Por I. Padilla, M. Pacheco y M. Graziano

“Como maestro, Cortázar te tenía pendiente todo el tiempo, por su facilidad y claridad para decir las cosas”, recuerda Adelina Dematti de Alaye, actual Madre de Plaza de Mayo y exalumna de Julio Florencio Cortázar en Chivilcoy, provincia de Buenos Aires. “Cuando tocaba el timbre, nos daba una rabia terrible y no queríamos salir al recreo con tal de tener más minutos de clase con él”, vuelve a deleitarse con la memoria.

No cabe duda de que no se encontrarían hoy muchos alumnos prefieran no tener recreo por el poder de convocatoria de un docente. “Era un placer dando clases, porque decía algo profundo y lo unía con una anécdota graciosa. Tuve profesores de todo tipo en la escuela, algunos te dejaban algo y otros no. La diferencia con él era que, además de comunicar muy bien los contenidos, quería que aprendieras. Te consideraba como sujeto”, explica Dematti de Alaye.

En tercer año del secundario fue alumna de Cortázar en Historia Contemporánea Mundial, pero se quedó con ganas: “Me hubiera gustado haberlo tenido en Historia Argentina, ver cómo la hubiese enfocado”. “Sacarse un 10 en su materia era casi imposible, un 7 era la calificación máxima a la que se podía aspirar”, rememora Dematti, y añade que siempre había que ir a sus clases con la lección del día estudiada. “Una vez fui al cine a ver una película con mi hermana y, detrás de mí, estaba sentado Cortázar. Al día siguiente, tuve clase con él y, no bien llegó, abrió la libreta y me llamó a dar examen. ¡No lo podía creer! ¡Qué sinvergüenza! ¡Lo hizo porque me vio en el cine! Ese día me descorazonó porque para mí era un ídolo, lo más importante que tenía la escuela, y me llamó a dar la lección”.

Adelina hoy, con el álbum de recuerdos fresco en su mente.
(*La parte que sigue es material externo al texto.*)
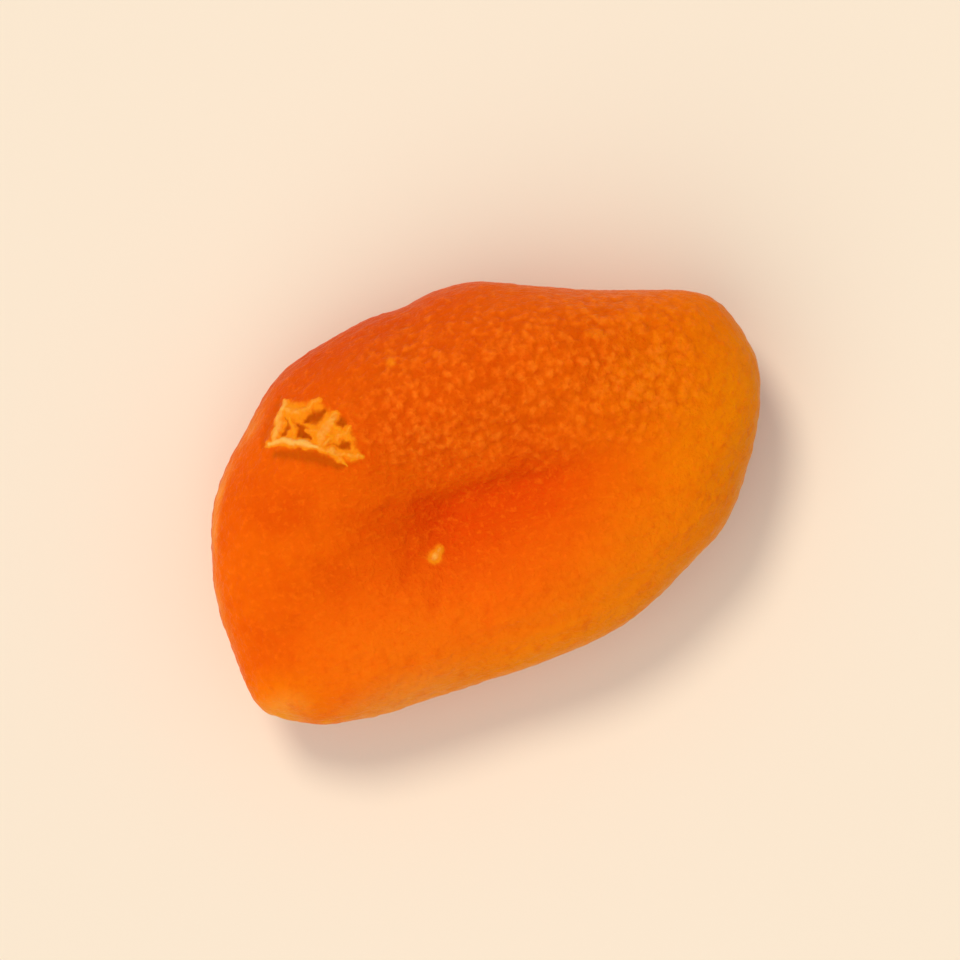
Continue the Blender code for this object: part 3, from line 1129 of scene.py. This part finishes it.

Si bien la alumna tiene un buen recuerdo de su maestro, reconoce que la docencia no fue la vocación de Cortázar: “En esa época, uno estudiaba lo que podía. Él quería algo más que ser profesor en una escuela. Ya en esos años empezó a escribir sus primeros libros, firmados con un nombre falso. Él no era universitario, sino que tenía título de Maestro del colegio Mariano Acosta. Tampoco estudió literatura. Pero, siendo el creador que era, no precisaba nada más.

EL REENCUENTRO

Para Adelina Dematti, Cortázar es más que un recuerdo. Un día lo perdió como docente, pero no se resignó a eso. A mediados de 1944, Cortázar dejó Chivilcoy: “Quisimos ir a despedirlo, pero los directivos de la escuela nos lo prohibieron. Lloramos todos como locos porque nos dolió mucho. Ahí te das cuenta de la calidad de persona que era él. Se fue muy enojado con los chivilcoyanos y lo entiendo: él estaba más adelante que el resto de esa sociedad”.
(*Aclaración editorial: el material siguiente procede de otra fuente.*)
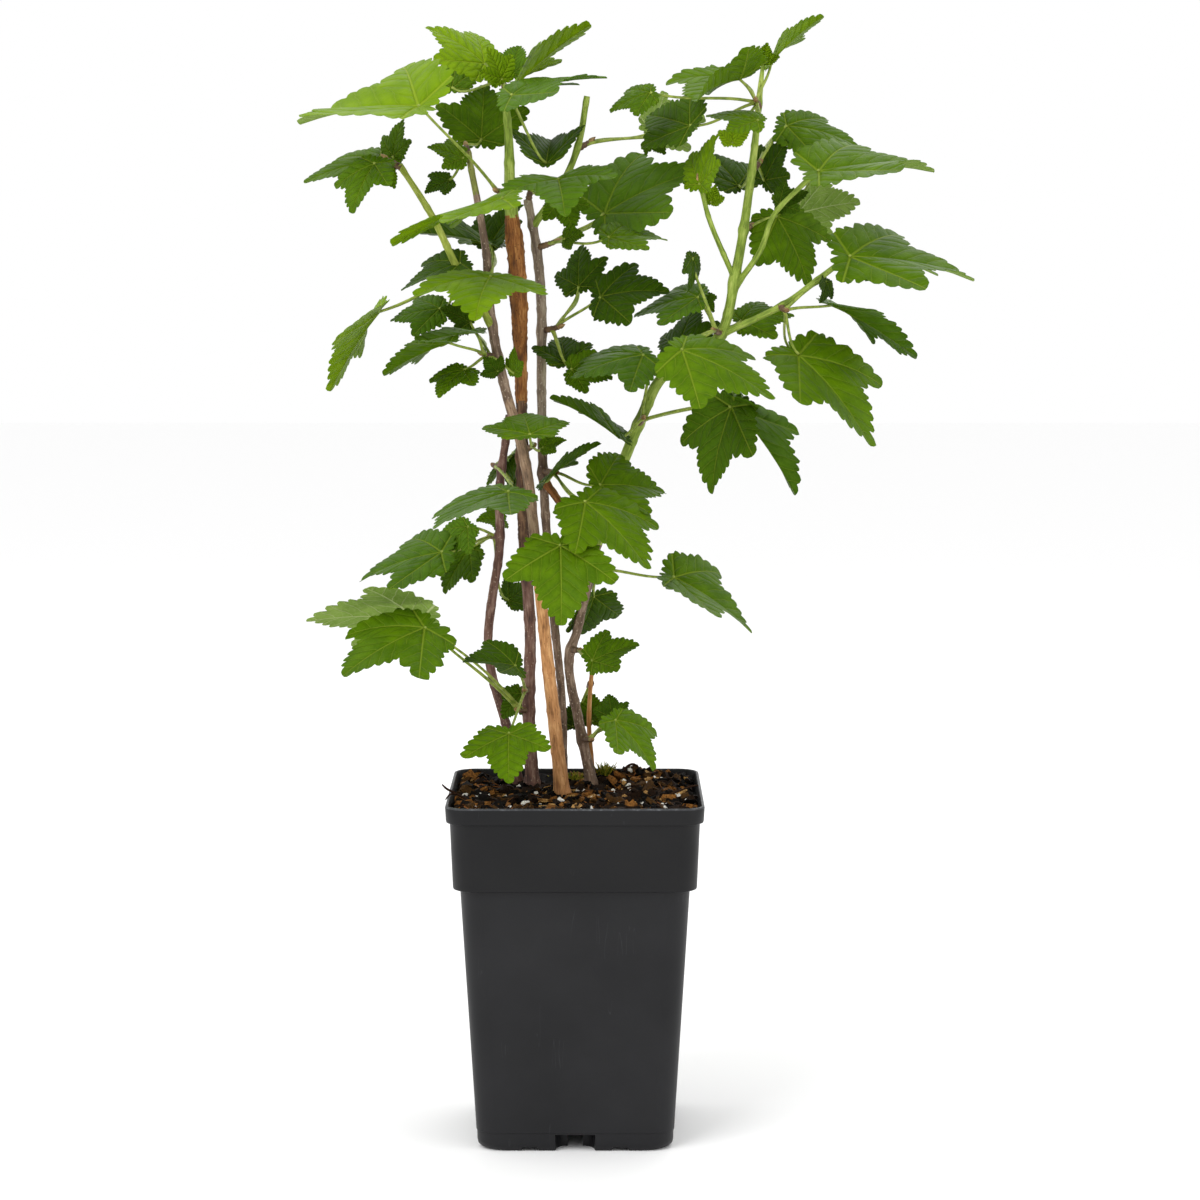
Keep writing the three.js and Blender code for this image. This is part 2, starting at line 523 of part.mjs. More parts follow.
function buildSpray(spray, index) {
  const foot = limbPlace(spray.limb, spray.up);
  const tip = place(spray.spur);
  const spurCurve = new THREE.LineCurve3(foot, tip);
  const leaves = leavesOf(spray, FIRST_SEED + index);
  let solid = solidOf(limbSkin(spurCurve, (s) => SPUR_FOOT + s * (SPUR_TIP - SPUR_FOOT), SPUR_SIDES, 1));
  leaves.forEach((leaf, i) => {
    const joint = place([leaf.right, leaf.up, leaf.back]);
    const axes = leafAxes(leaf.heading, leaf.lean, leaf.roll);
    const start = foot.clone().lerp(tip, 1 - (SPUR_SPREAD * i) / leaves.length);
    solid = solid.add(solidOf(stalkSkin(start, joint, axes)));
    solid = solid.add(solidOf(bladeSkin(joint, leaf)));
  });
  return mainBody(solid.subtract(limbs[spray.limb].clearance));
}

function addMesh(group, name, solid, material) {
  const mesh = new THREE.Mesh(geometryFrom(solid), material);
  mesh.geometry.computeVertexNormals();
  mesh.name = name;
  group.add(mesh);
}

const potPlastic = new THREE.MeshStandardMaterial({ color: 0x2b2c2e, roughness: 0.55, metalness: 0 });
const mixMaterial = new THREE.MeshStandardMaterial({ color: 0x3a2a1e, roughness: 0.95, metalness: 0 });
const leafGreen = new THREE.MeshStandardMaterial({ color: 0x4d7a1e, roughness: 0.5, metalness: 0 });

const currantBush = new THREE.Group();
addMesh(currantBush, 'pot', buildPot(), potPlastic);
addMesh(currantBush, 'potting_mix', buildPottingMix(), mixMaterial);
for (const stem of stems) {
  const bark = new THREE.MeshStandardMaterial({ color: stem.color, roughness: 0.8, metalness: 0 });
  addMesh(currantBush, stem.name, buildStem(stem), bark);
}
for (const bough of boughs) {
  const bark = new THREE.MeshStandardMaterial({ color: bough.color, roughness: 0.7, metalness: 0 });
  addMesh(currantBush, bough.name, buildBough(bough), bark);
}
sprays.forEach((spray, index) => {
  addMesh(currantBush, spray.name, buildSpray(spray, index), leafGreen);
});

export default currantBush;
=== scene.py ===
# A young white currant bush in a tall square nursery pot.
# Sizes are in millimetres and are turned to metres when a mesh is made. +Z is up.
# Places on the plant are (right, up, back): right and up as they line up at the pot's middle
# for an eye in front of the plant, and back is how far behind the pot's middle they lie.
import json
import math

import bpy
import numpy as np
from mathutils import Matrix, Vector, noise

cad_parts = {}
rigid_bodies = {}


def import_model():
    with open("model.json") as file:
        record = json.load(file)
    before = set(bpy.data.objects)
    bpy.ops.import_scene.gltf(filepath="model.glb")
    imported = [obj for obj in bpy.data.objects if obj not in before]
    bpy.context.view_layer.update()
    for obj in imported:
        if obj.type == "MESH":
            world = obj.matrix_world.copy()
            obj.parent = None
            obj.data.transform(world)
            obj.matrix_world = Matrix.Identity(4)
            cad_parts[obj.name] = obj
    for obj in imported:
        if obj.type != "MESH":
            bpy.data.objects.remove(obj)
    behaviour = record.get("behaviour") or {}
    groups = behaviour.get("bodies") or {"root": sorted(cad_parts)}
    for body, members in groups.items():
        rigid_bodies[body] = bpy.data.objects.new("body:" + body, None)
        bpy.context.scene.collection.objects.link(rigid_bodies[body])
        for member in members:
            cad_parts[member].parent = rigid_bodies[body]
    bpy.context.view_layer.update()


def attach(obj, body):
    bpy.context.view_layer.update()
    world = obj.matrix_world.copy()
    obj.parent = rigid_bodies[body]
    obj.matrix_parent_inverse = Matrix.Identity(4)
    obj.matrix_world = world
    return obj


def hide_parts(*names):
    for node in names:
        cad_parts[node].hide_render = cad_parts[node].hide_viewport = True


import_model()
mm = 0.001
scene = bpy.context.scene

# The eye in front of the plant is also where the camera stands
eye = {"right": 14.6, "up": 530.5, "away": 1975.0}
cameraLook = {"down": 6.08, "lens": 100.1, "sensor": 36.0}

cameraData = bpy.data.cameras.new("plant_camera")
cameraData.lens = cameraLook["lens"]
cameraData.sensor_width = cameraLook["sensor"]
camera = bpy.data.objects.new("plant_camera", cameraData)
camera.location = Vector((eye["right"], -eye["away"], eye["up"])) * mm
camera.rotation_euler = (math.radians(90 - cameraLook["down"]), 0, 0)
scene.collection.objects.link(camera)
scene.camera = camera
print("camera in place")


# Colour as six hex digits, turned to the linear values that a shader takes
def hue(digits):
    shares = [int(digits[i:i + 2], 16) / 255 for i in (0, 2, 4)]
    return tuple(s / 12.92 if s <= 0.04045 else ((s + 0.055) / 1.055) ** 2.4 for s in shares)


# One material and the few words that wire its nodes
class Finish:
    def __init__(self, name, color, roughness, gloss=0.5, sheen=0.0):
        self.material = bpy.data.materials.new(name)
        self.material.use_nodes = True
        self.tree = self.material.node_tree
        self.skin = self.tree.nodes["Principled BSDF"]
        self.skin.inputs["Base Color"].default_value = (*hue(color), 1)
        self.skin.inputs["Roughness"].default_value = roughness
        self.skin.inputs["Specular IOR Level"].default_value = gloss
        self.skin.inputs["Sheen Weight"].default_value = sheen
        self.material.diffuse_color = (*hue(color), 1)

    def feed(self, socket, value):
        if isinstance(value, bpy.types.NodeSocket):
            self.tree.links.new(value, socket)
        else:
            socket.default_value = value

    def calc(self, operation, *values):
        node = self.tree.nodes.new("ShaderNodeMath")
        node.operation = operation
        for socket, value in zip(node.inputs, values):
            self.feed(socket, value)
        return node.outputs[0]

    # A vector that the mesh holds at its points
    def mark(self, name):
        node = self.tree.nodes.new("ShaderNodeAttribute")
        node.attribute_name = name
        return node.outputs["Vector"]

    def split(self, vector):
        node = self.tree.nodes.new("ShaderNodeSeparateXYZ")
        self.feed(node.inputs[0], vector)
        return node.outputs[0], node.outputs[1], node.outputs[2]

    def stretch(self, vector, scale):
        node = self.tree.nodes.new("ShaderNodeVectorMath")
        node.operation = "MULTIPLY"
        self.feed(node.inputs[0], vector)
        node.inputs[1].default_value = scale
        return node.outputs[0]

    def where(self):
        return self.tree.nodes.new("ShaderNodeTexCoord").outputs["Object"]

    def grain(self, vector, scale, detail=4.0, rough=0.55):
        node = self.tree.nodes.new("ShaderNodeTexNoise")
        self.feed(node.inputs["Vector"], vector)
        node.inputs["Scale"].default_value = scale
        node.inputs["Detail"].default_value = detail
        node.inputs["Roughness"].default_value = rough
        return node.outputs[0]

    def cells(self, vector, scale, feature="DISTANCE_TO_EDGE"):
        node = self.tree.nodes.new("ShaderNodeTexVoronoi")
        node.feature = feature
        self.feed(node.inputs["Vector"], vector)
        node.inputs["Scale"].default_value = scale
        return node.outputs["Distance"]

    # 1 up to low, 0 from high, and smooth between them
    def fade(self, value, low, high):
        node = self.tree.nodes.new("ShaderNodeMapRange")
        node.interpolation_type = "SMOOTHSTEP"
        self.feed(node.inputs["Value"], value)
        self.feed(node.inputs["From Min"], low)
        self.feed(node.inputs["From Max"], high)
        node.inputs["To Min"].default_value = 1
        node.inputs["To Max"].default_value = 0
        return node.outputs["Result"]

    # Colours along a 0 to 1 value: (place, colour) pairs
    def ramp(self, factor, stops):
        node = self.tree.nodes.new("ShaderNodeValToRGB")
        self.feed(node.inputs["Fac"], factor)
        marks = node.color_ramp.elements
        while len(marks) < len(stops):
            marks.new(0.5)
        for mark, (at, color) in zip(marks, sorted(stops)):
            mark.position = at
            mark.color = (*hue(color), 1)
        return node.outputs["Color"]

    def blend(self, factor, first, second, kind="MIX"):
        node = self.tree.nodes.new("ShaderNodeMix")
        node.data_type = "RGBA"
        node.blend_type = kind
        self.feed(node.inputs[0], factor)
        for socket, value in ((node.inputs[6], first), (node.inputs[7], second)):
            self.feed(socket, (*hue(value), 1) if isinstance(value, str) else value)
        return node.outputs[2]

    def color(self, value):
        self.feed(self.skin.inputs["Base Color"], value)

    def roughness(self, value):
        self.feed(self.skin.inputs["Roughness"], value)

    def relief(self, height, depth, strength=1.0):
        node = self.tree.nodes.new("ShaderNodeBump")
        node.inputs["Strength"].default_value = strength
        node.inputs["Distance"].default_value = depth * mm
        self.feed(node.inputs["Height"], height)
        self.tree.links.new(node.outputs["Normal"], self.skin.inputs["Normal"])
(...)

La alumna y su profesor se volvieron a reencontrar décadas más tarde: él ya era un escritor consagrado y vivía en Francia; ella ya era una Madre de Plaza de Mayo“En un viaje que hice a París, en 1979, con motivo de la conmemoración de los desparecidos de nacionalidad francesa, llamé a Cortázar. Me atendió con esa voz inconfundible, esa “g” aspirada que tenía al pronunciar, me presenté como lo que ya era entonces, una Madre de Plaza de Mayo, y le conté cómo me llamaba, que había sido alumna suya. Él me dijo que quería verme”.

Se encontraron y fue como si nada hubiese cambiado: ahí estaba el maestro frente a la alumna y había que estudiar la lección del día. “Él estaba muy comprometido con lo que pasaba en Argentina bajo la dictadura. Me dijo que tenía una gran admiración y respeto por las Madres.”

Pero algo no encajaba en esa imagen del presente, un detalle sí había cambiado, había un gesto totalmente diferente: “Para todos los que lo habíamos conocido de joven, ver a Cortázar con barba era increíble. Cuando lo tuve de maestro, tenía la piel que parecía un bebé. Se decía que era lampiño o que debía tener alguna enfermedad por la que no le crecía el vello. Nunca llegué a preguntarles a las chicas de la pensión donde vivía en Chivilcoy si él se afeitaba. Siempre fue un poco misterioso el profesor”, cierra Adelina Dematti en su álbum de imágenes eterno.